Ziggy Stardust and the Spiders From Mars, of course, became huge and launched David Bowie's career (bizarrely, in retrospect, he'd been written off as a one hit wonder after being unable to follow up Space Oddity). So when David killed Ziggy off on stage at Hammersmith Odeon in July 1973 it came as a huge surprise. Not only to the fans and to the music press but also to at least two members of the band. Mick Ronson, very much David's sideman (and a man who was worried about the reaction of his own parents to David pretending to fellate his guitar on stage), knew the plan but even he was, he felt at the time, sold down the river by the decision.

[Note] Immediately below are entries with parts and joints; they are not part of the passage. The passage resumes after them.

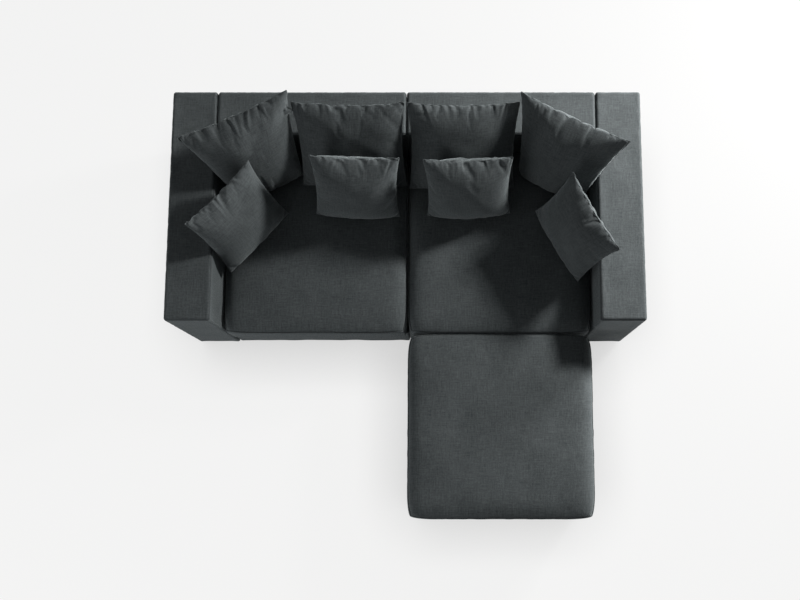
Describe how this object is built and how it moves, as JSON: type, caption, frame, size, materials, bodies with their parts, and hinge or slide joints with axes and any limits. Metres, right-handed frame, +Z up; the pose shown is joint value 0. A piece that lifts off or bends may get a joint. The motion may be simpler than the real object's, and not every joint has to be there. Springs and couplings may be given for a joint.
{
  "type": "modular sofa",
  "caption": "Low modular sofa with separable seats, arms, backs and an ottoman, and loose seat, back and scatter cushions.",
  "frame": {"origin": "on the floor, under the middle of the whole set's outline", "axes": "+X along the sofa to the right of someone facing its front, +Y to its back, +Z up"},
  "size_m": [2.4046, 2.1852, 0.8889],
  "materials": {
    "upholstery_fabric": "matte",
    "cushion_fabric": "matte",
    "webbing": "matte",
    "foam": "matte",
    "wood": "satin",
    "black_plastic": "satin",
    "steel": "satin"
  },
  "bodies": {
    "left_seat": {"left_seat_frame": "wood", "left_seat_webbing": "webbing", "left_seat_deck_pad": "foam", "left_seat_base_cover": "upholstery_fabric", "left_seat_underside": "black_plastic", "left_seat_catch_plate_for_left_arm": "steel", "left_seat_catch_plate_for_left_back": "steel", "left_seat_catch_plate_for_right_seat": "steel"},
    "right_seat": {"right_seat_frame": "wood", "right_seat_webbing": "webbing", "right_seat_deck_pad": "foam", "right_seat_base_cover": "upholstery_fabric", "right_seat_underside": "black_plastic", "right_seat_catch_plate_for_right_arm": "steel", "right_seat_catch_plate_for_right_back": "steel", "right_seat_snap_tongue": "steel"},
    "left_arm": {"left_arm_frame": "wood", "left_arm_top_pad": "foam", "left_arm_cover": "upholstery_fabric", "left_arm_underside": "black_plastic", "left_arm_snap_tongue": "steel"},
    "right_arm": {"right_arm_frame": "wood", "right_arm_top_pad": "foam", "right_arm_cover": "upholstery_fabric", "right_arm_underside": "black_plastic", "right_arm_snap_tongue": "steel"},
    "left_back": {"left_back_frame": "wood", "left_back_top_pad": "foam", "left_back_cover": "upholstery_fabric", "left_back_underside": "black_plastic", "left_back_snap_tongue": "steel"},
    "right_back": {"right_back_frame": "wood", "right_back_top_pad": "foam", "right_back_cover": "upholstery_fabric", "right_back_underside": "black_plastic", "right_back_snap_tongue": "steel"},
    "ottoman": {"ottoman_frame": "wood", "ottoman_webbing": "webbing", "ottoman_deck_pad": "foam", "ottoman_base_cover": "upholstery_fabric", "ottoman_underside": "black_plastic"},
    "left_seat_cushion_body": {"left_seat_cushion": "upholstery_fabric"},
    "right_seat_cushion_body": {"right_seat_cushion": "upholstery_fabric"},
    "ottoman_cushion_body": {"ottoman_cushion": "upholstery_fabric"},
    "left_back_cushion_body": {"left_back_cushion": "cushion_fabric"},
    "left_corner_cushion_body": {"left_corner_cushion": "cushion_fabric"},
    "left_middle_cushion_body": {"left_middle_cushion": "cushion_fabric"},
    "left_side_cushion_body": {"left_side_cushion": "cushion_fabric"},
    "right_back_cushion_body": {"right_back_cushion": "cushion_fabric"},
    "right_corner_cushion_body": {"right_corner_cushion": "cushion_fabric"},
    "right_middle_cushion_body": {"right_middle_cushion": "cushion_fabric"},
    "right_side_cushion_body": {"right_side_cushion": "cushion_fabric"}
  },
  "joints": [
    {"name": "right_seat_slide", "type": "slide", "parent": "left_seat", "child": "right_seat", "axis": [1, 0, 0], "range_m": [0, 0.5]},
    {"name": "left_arm_slide", "type": "slide", "parent": "left_seat", "child": "left_arm", "axis": [-1, 0, 0], "range_m": [0, 0.3]},
    {"name": "right_arm_slide", "type": "slide", "parent": "right_seat", "child": "right_arm", "axis": [1, 0, 0], "range_m": [0, 0.3]},
    {"name": "left_back_slide", "type": "slide", "parent": "left_seat", "child": "left_back", "axis": [0, 1, 0], "range_m": [0, 0.3]},
    {"name": "right_back_slide", "type": "slide", "parent": "right_seat", "child": "right_back", "axis": [0, 1, 0], "range_m": [0, 0.3]},
    {"name": "ottoman_slide", "type": "slide", "parent": "left_seat", "child": "ottoman", "axis": [0, -1, 0], "range_m": [0, 0.6]},
    {"name": "left_seat_cushion_lift", "type": "slide", "parent": "left_seat", "child": "left_seat_cushion_body", "axis": [0, 0, 1], "range_m": [0, 0.3]},
    {"name": "right_seat_cushion_lift", "type": "slide", "parent": "right_seat", "child": "right_seat_cushion_body", "axis": [0, 0, 1], "range_m": [0, 0.3]},
    {"name": "ottoman_cushion_lift", "type": "slide", "parent": "ottoman", "child": "ottoman_cushion_body", "axis": [0, 0, 1], "range_m": [0, 0.3]},
    {"name": "left_back_cushion_lift", "type": "slide", "parent": "left_seat_cushion_body", "child": "left_back_cushion_body", "axis": [0, 0, 1], "range_m": [0, 0.3]},
    {"name": "left_corner_cushion_lift", "type": "slide", "parent": "left_seat_cushion_body", "child": "left_corner_cushion_body", "axis": [0, 0, 1], "range_m": [0, 0.3]},
    {"name": "left_middle_cushion_lift", "type": "slide", "parent": "left_back_cushion_body", "child": "left_middle_cushion_body", "axis": [0, 0, 1], "range_m": [0, 0.3]},
    {"name": "left_side_cushion_lift", "type": "slide", "parent": "left_corner_cushion_body", "child": "left_side_cushion_body", "axis": [0, 0, 1], "range_m": [0, 0.3]},
    {"name": "right_back_cushion_lift", "type": "slide", "parent": "right_seat_cushion_body", "child": "right_back_cushion_body", "axis": [0, 0, 1], "range_m": [0, 0.3]},
    {"name": "right_corner_cushion_lift", "type": "slide", "parent": "right_seat_cushion_body", "child": "right_corner_cushion_body", "axis": [0, 0, 1], "range_m": [0, 0.3]},
    {"name": "right_middle_cushion_lift", "type": "slide", "parent": "right_back_cushion_body", "child": "right_middle_cushion_body", "axis": [0, 0, 1], "range_m": [0, 0.3]},
    {"name": "right_side_cushion_lift", "type": "slide", "parent": "right_corner_cushion_body", "child": "right_side_cushion_body", "axis": [0, 0, 1], "range_m": [0, 0.3]}
  ]
}
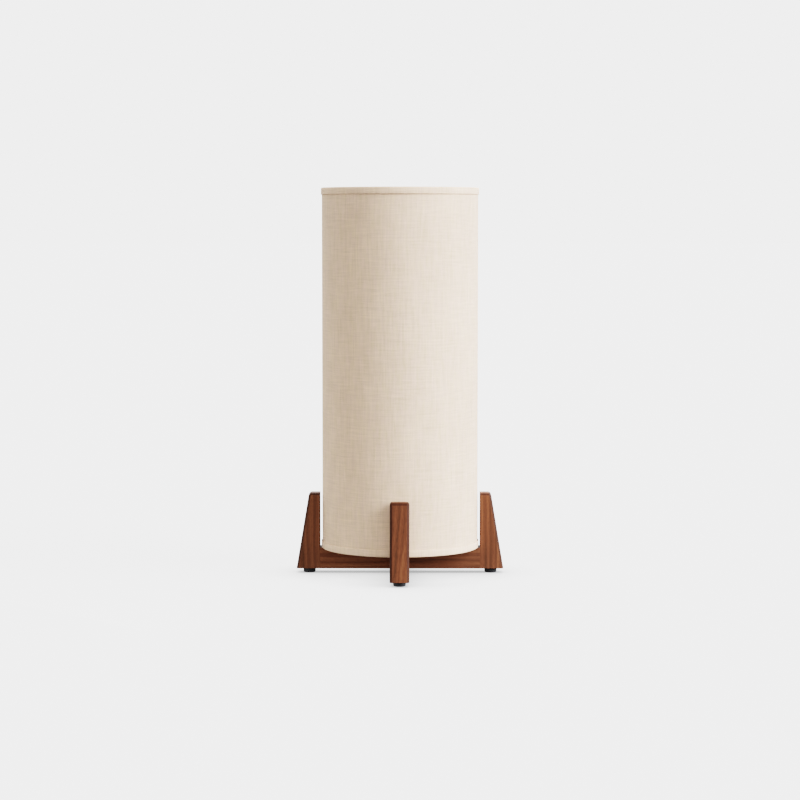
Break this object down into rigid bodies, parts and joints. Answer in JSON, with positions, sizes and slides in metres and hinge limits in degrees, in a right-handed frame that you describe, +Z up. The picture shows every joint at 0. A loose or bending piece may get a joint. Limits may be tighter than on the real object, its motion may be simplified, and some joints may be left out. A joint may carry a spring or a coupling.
{
  "type": "cylinder accent lamp",
  "caption": "Accent lamp: a tall linen cylinder shade set down between the upright legs of a crossed wooden stand.",
  "frame": {"origin": "on the floor, at the centre of the stand", "axes": "+Z up; one leg at each of +X, +Y, -X and -Y, with the front leg at -Y"},
  "size_m": [0.3282, 0.3282, 0.6095],
  "materials": {
    "walnut_stained_wood": "satin",
    "beech": "matte",
    "black_rubber": "matte",
    "zinc_plated_steel": "satin",
    "black_phenolic": "satin",
    "porcelain": "gloss",
    "brass": "satin",
    "circuit_board": "satin",
    "clear_glass": "gloss",
    "phosphor": "matte",
    "white_enamelled_steel": "satin",
    "white_styrene": "matte",
    "natural_linen": "matte",
    "linen_hem_tape": "matte"
  },
  "bodies": {
    "stand": {"rail_side_to_side": "walnut_stained_wood", "rail_front_to_back": "walnut_stained_wood", "leg_right": "walnut_stained_wood", "leg_back": "walnut_stained_wood", "leg_left": "walnut_stained_wood", "leg_front": "walnut_stained_wood", "leg_dowels": "beech", "foot_right": "black_rubber", "foot_back": "black_rubber", "foot_left": "black_rubber", "foot_front": "black_rubber", "foot_screws": "zinc_plated_steel", "center_pipe": "zinc_plated_steel", "clamp_nut": "zinc_plated_steel", "clamp_washer": "zinc_plated_steel", "cord_bushing": "black_phenolic", "seat_plate": "zinc_plated_steel", "socket_cap": "black_phenolic", "socket_set_screw": "zinc_plated_steel", "socket_core": "porcelain", "socket_shell": "black_phenolic", "socket_screw_shell": "brass", "socket_contact": "brass", "terminal_screws": "brass"},
    "shade": {"fitter_ring": "white_enamelled_steel", "fitter_arms": "white_enamelled_steel", "shade_bottom_wire": "white_enamelled_steel", "shade_top_wire": "white_enamelled_steel", "shade_liner": "white_styrene", "shade_fabric": "natural_linen", "shade_bottom_trim": "linen_hem_tape", "shade_top_trim": "linen_hem_tape"},
    "bulb": {"bulb_contact": "zinc_plated_steel", "bulb_insulator": "black_phenolic", "bulb_cap": "zinc_plated_steel", "bulb_driver": "circuit_board", "bulb_glass": "clear_glass", "bulb_stem": "clear_glass", "bulb_filaments": "phosphor", "bulb_wires": "zinc_plated_steel"},
    "ring": {"retaining_ring": "black_phenolic"}
  },
  "joints": [
    {"name": "shade_lift", "type": "slide", "parent": "stand", "child": "shade", "axis": [0, 0, 1], "range_m": [0, 0.3]},
    {"name": "ring_unscrew", "type": "hinge", "parent": "shade", "child": "ring", "pos_m": [0, 0, 0.0755], "axis": [0, 0, 1], "range_deg": [0, 1260]},
    {"name": "bulb_unscrew", "type": "hinge", "parent": "stand", "child": "bulb", "pos_m": [0, 0, 0.088], "axis": [0, 0, 1], "range_deg": [0, 1260]}
  ]
}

Though he did go on to tour with Bob Dylan (whom he thought sounded like Yogi Bear) and Van Morrison, co-produce Lou Reed's Transformer, and get involved with Mott The Hoople. A band whose music Suzi liked but a band she clearly considered to be a bunch of boring breadheads who instead of partying like you're supposed to when you come off stage used to sit around arguing about money.
Mick Ronson did team up with Bowie again not long before his death (like Bowie, of liver cancer) for I Feel Free on the Black Tie White Noise album but, other than that, it seems Suzi Fossey/Ronson and David Bowie went their separate ways for the rest of their lives. Despite this she still seems to have overwhelmingly positive memories of her husband Mick and of David Bowie himself and they came through in an animated, informative, and funny talk that also managed to take in Elvis Presley, Roxy Music, Mick Jagger, Joni Mitchell, Joan Baez, The Band, The Byrds, The Damned, Adam and the Ants, Glen Matlock, Mick Jones, Siouxsie Sioux, The Slits, David Gest's appearance on Celebrity Big Brother, luncheon vouchers, and a Marilyn Monroe musical that was so bad it was scrapped after just one performance. Would Suzi be writing books and talking to us about her life if she'd not run into Peggy Jones all those years ago? Probably not. But would David Bowie have been who he was without that hair? Probably. But that takes nothing away from a fun evening in great company looking back on a life well lived. My only regret was that I didn't ask her to cut my hair. Let all the children boogie.